Jody Wigington: Whether you're a cooperative or a municipal like I am, we are both not-for-profit and we exist for our customers and the residents we serve. In my case, Morristown has a lot of industry and creates a lot of jobs for several counties and a lot of them in Greg's service area, so his people who will come in and work at maybe some of our factories, didn't have broadband access like they needed to make their businesses more productive. The way we look at it, it's a win-win the further we can drive broadband into a rural community. There's no competition where we'd say, "Hey, we got a heads-up because we have it and you don't, so we're not going to share it." That's not what public service is about. I think that we both share that vision of just making the whole economic prosperity and quality of life for the region that we live in.
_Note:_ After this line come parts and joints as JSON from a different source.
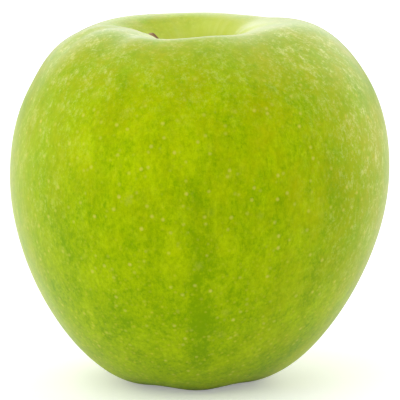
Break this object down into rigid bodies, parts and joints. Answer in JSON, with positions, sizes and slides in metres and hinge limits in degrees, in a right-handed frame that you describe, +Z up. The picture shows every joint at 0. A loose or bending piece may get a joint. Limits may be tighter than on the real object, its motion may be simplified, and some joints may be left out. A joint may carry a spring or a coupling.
{
  "type": "green apple",
  "caption": "Whole green apple with a bent woody stem in a deep cavity and a dried calyx in the basin under it.",
  "frame": {"origin": "on the standing plane, under the middle of the fruit", "axes": "+Z up from the calyx to the stem, -Y the side seen from the front, +X to the viewer's right; the stem leans to -X and a little to +Y"},
  "size_m": [0.076, 0.0762, 0.0723],
  "materials": {
    "skin": "smooth yellow-green skin with a thin wax bloom and fine pale dots",
    "stem": "dry brown bark with fine ridges",
    "calyx": "dried grey-brown sepals and threads"
  },
  "bodies": {
    "root": {"fruit": "skin", "stem": "stem", "calyx": "calyx"}
  },
  "joints": []
}
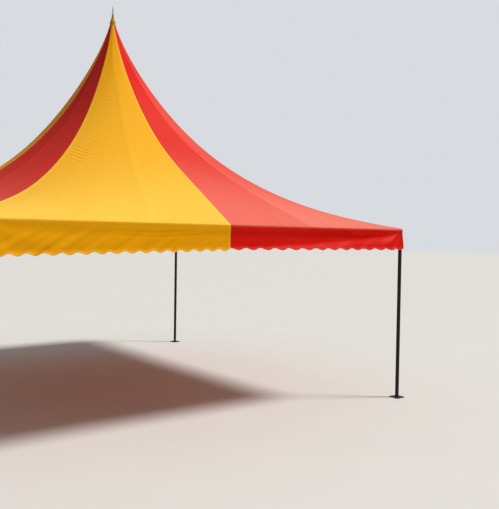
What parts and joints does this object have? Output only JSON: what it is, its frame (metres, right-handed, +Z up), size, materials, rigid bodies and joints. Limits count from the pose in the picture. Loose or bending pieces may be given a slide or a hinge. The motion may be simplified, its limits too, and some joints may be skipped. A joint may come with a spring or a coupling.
{
  "type": "marquee tent",
  "caption": "Square marquee with a pinched yellow and red canopy on a steel tube frame, with a flying mast held by crossed stays and a scalloped valance.",
  "frame": {"origin": "on the ground under the middle of the square plan", "axes": "+Z up; the front side faces -Y, its yellow half towards -X and its red half towards +X"},
  "size_m": [6.1022, 6.1022, 5.58],
  "materials": {
    "yellow_cloth": "coated tent cloth, slightly glossy, lets some light through",
    "red_cloth": "coated tent cloth, slightly glossy, lets some light through",
    "black_tube": "black paint, half matt, scuffed at the joints",
    "zinc_steel": "galvanised, dull",
    "wire_rope": "twisted galvanised wire"
  },
  "bodies": {
    "root": {"roof_front_yellow": "yellow_cloth", "roof_front_red": "red_cloth", "roof_right_yellow": "yellow_cloth", "roof_right_red": "red_cloth", "roof_back_yellow": "yellow_cloth", "roof_back_red": "red_cloth", "roof_left_yellow": "yellow_cloth", "roof_left_red": "red_cloth", "valance_front_yellow": "yellow_cloth", "valance_front_red": "red_cloth", "valance_right_yellow": "yellow_cloth", "valance_right_red": "red_cloth", "valance_back_yellow": "yellow_cloth", "valance_back_red": "red_cloth", "valance_left_yellow": "yellow_cloth", "valance_left_red": "red_cloth", "top_cap": "yellow_cloth", "leg_front_left": "black_tube", "leg_front_right": "black_tube", "leg_back_right": "black_tube", "leg_back_left": "black_tube", "foot_plate_front_left": "black_tube", "foot_plate_front_right": "black_tube", "foot_plate_back_right": "black_tube", "foot_plate_back_left": "black_tube", "corner_socket_front_left": "black_tube", "corner_socket_front_right": "black_tube", "corner_socket_back_right": "black_tube", "corner_socket_back_left": "black_tube", "eave_bar_front": "black_tube", "eave_bar_right": "black_tube", "eave_bar_back": "black_tube", "eave_bar_left": "black_tube", "mast": "zinc_steel", "mast_foot": "black_tube", "crown_ring": "zinc_steel", "finial_spike": "zinc_steel", "stay_cable_front_left": "wire_rope", "stay_cable_front_right": "wire_rope", "stay_cable_back_right": "wire_rope", "stay_cable_back_left": "wire_rope", "turnbuckle_front_left": "zinc_steel", "turnbuckle_front_right": "zinc_steel", "turnbuckle_back_right": "zinc_steel", "turnbuckle_back_left": "zinc_steel"}
  },
  "joints": []
}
Chris Mitchell: Greg, I'm also curious because I noticed that you're a professional engineer. I'm curious. We've seen rural electric co-ops around the nation have different responses to this. You are prohibited by state law, certainly discouraged from going into this, and yet you're doing everything you can to figure out how. I'm curious how you reacted when you heard about this; how your board thinks about it. Why is it a priority for AEC to be the one that solves the problem?

Greg Williams: Well, it's interesting that the priority is not necessarily providing broadband. The priority is to use fiber, first and foremost, for the efficient and reliable operation of the electric system. We are already building out fiber to do just that. Then obviously you want to leverage that investment as much as you can. It's a natural evolution to look at other ways to use that investment, that asset. That's why the conversation with Jody and the cities, all of a sudden it just kind of dove-tailed into what our plans were to upgrade our electric system. Could we utilize that technology to obviously bring broadband into more of a rural market that we serve? It naturally fit together.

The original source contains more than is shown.